Ik bedoel hiermee niet te zeggen, dat daarom iedereen maar gauw protestant moet worden. Want ook niet alle protestanten houden zich trouw aan de leer van Jezus in het Evangelie. Ik bedoel alleen te zeggen, dat het om dit laatste gaat: om de trouw aan de leer van het Evangelie van Jezus.

En in dit opzicht is het heel goed mogelijk, dat de kerk waartoe men behoort dingen doet of toelaat, die in strijd zijn met het Evangelie van Jezus. In dit geval kan die kerk nooit de Kerk van Jezus Christus zijn!

Het is daarom voor ieder mens van levensbelang om over deze dingen dikwijls en diep na te denken en alles nauwkeurig te onderzoeken.

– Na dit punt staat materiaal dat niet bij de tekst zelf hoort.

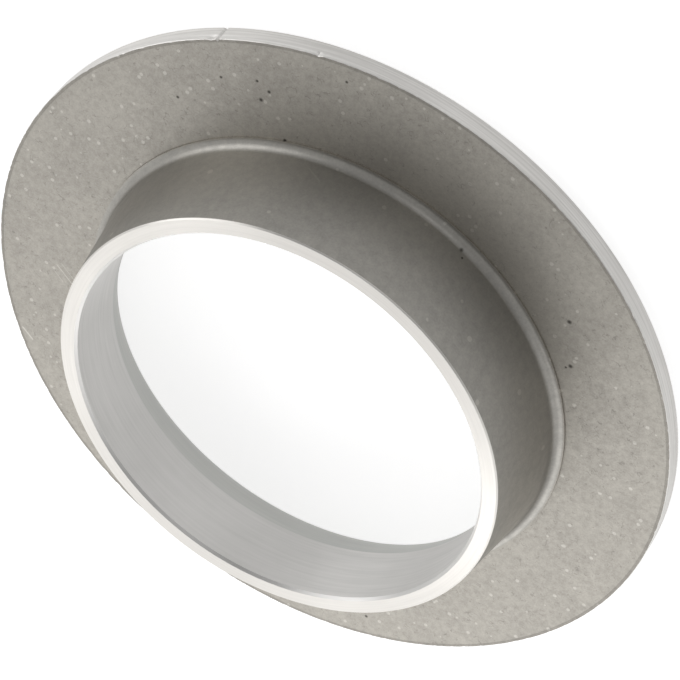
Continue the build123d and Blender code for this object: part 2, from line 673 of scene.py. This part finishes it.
    def material(self) -> bpy.types.Material:
        """Build the material.

        Returns:
            The skin's material.
        """
        material = bpy.data.materials.new(self.name)
        material.use_nodes = True
        tree = material.node_tree
        tree.nodes.clear()
        coordinates = add(tree, "ShaderNodeTexCoord")
        place = add(tree, "ShaderNodeMapping",
                    {"Vector": coordinates.outputs["Object"], "Scale": (1 / MM, 1 / MM, 1 / MM)}).outputs[0]
        known = self.pattern(tree, place)
        self.marks(tree, place, known)
        axes = add(tree, "ShaderNodeSeparateXYZ", {0: place})
        known["x"], known["y"] = axes.outputs[0], axes.outputs[1]
        work_out(tree, known, (
            ("xx", "MULTIPLY", "x", "x"),
            ("rr", "MULTIPLY_ADD", "y", "y", "xx"),
            ("radius", "SQRT", "rr"),
            # Painted shade: past the given radius a thin dark line along the outer edge stands in for the edge's
            # shading
            ("edge", "GREATER_THAN", "radius", self.tarnish or 1000.0),
            ("painted_edge_shade", "MULTIPLY", "edge", 0.25),
            ("rubbed", "MULTIPLY", "speck", 0.5),
            ("pale", "MAXIMUM", "rubbed", "scratch"),
            ("pit_dark", "MULTIPLY", "pit", 0.8),
            ("worn_dark", "MAXIMUM", "pit_dark", "worm"),
            ("shade", "MAXIMUM", "worn_dark", "painted_edge_shade"),
            ("bright", "SUBTRACT", 1.0, "shade"),
            ("deep", "MULTIPLY", "shade", -3.0),
            ("high", "MULTIPLY_ADD", "mottle", 0.6, "grain"),
            ("height", "ADD", "high", "deep"),
            ("rough_part", "MULTIPLY_ADD", "mottle", -0.16, self.roughness + 0.08),
            ("rough", "MULTIPLY_ADD", "pale", -0.08, "rough_part"),
        ))
        base = add(tree, "ShaderNodeMix", {0: known["tone"], 6: srgb(self.dark), 7: srgb(self.light)}, data_type="RGBA")
        rub = add(tree, "ShaderNodeMix", {0: known["pale"], 6: base.outputs[2], 7: srgb(self.pale)}, data_type="RGBA")
        # Darkens the pits and curled marks, and paints the dark line of shade along the outer edge
        dirt = add(tree, "ShaderNodeMix", {0: known["shade"], 6: rub.outputs[2], 7: srgb("#2A2823")}, data_type="RGBA")
        bump = add(tree, "ShaderNodeBump", {"Height": known["height"], "Distance": self.relief * MM, "Strength": 1.0})
        shader = add(tree, "ShaderNodeBsdfPrincipled", {
            "Base Color": dirt.outputs[2], "Metallic": 1.0, "Roughness": known["rough"], "Normal": bump.outputs[0]})
        add(tree, "ShaderNodeOutputMaterial", {"Surface": shader.outputs[0]})
        return material


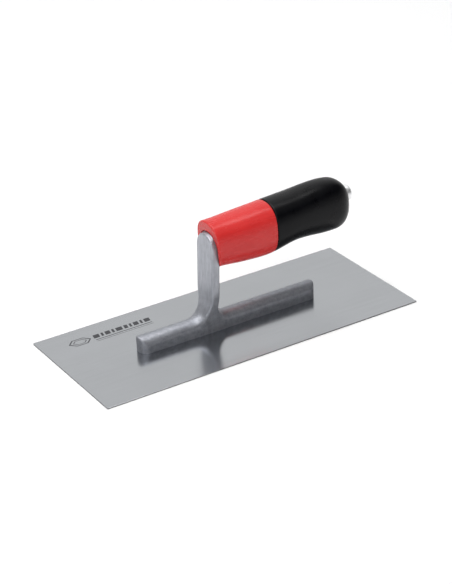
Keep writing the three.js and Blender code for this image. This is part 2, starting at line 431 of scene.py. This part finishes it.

Want anders neemt men het niet ernstig.

Anders maakt men het leven tot een spelletje, een traditioneel, gedachteloos spelletje, zoals het „misje spelen" in mijn jeugd dat was.

Alleen.... een héél wat gevaarlijker spelletje!

Denderleeuw

Deze tekst is geautomatiseerd gemaakt en kan nog fouten bevatten. Digibron werkt voortdurend aan correctie. Klik voor het origineel door naar de pdf. Voor opmerkingen, vragen, informatie: contact.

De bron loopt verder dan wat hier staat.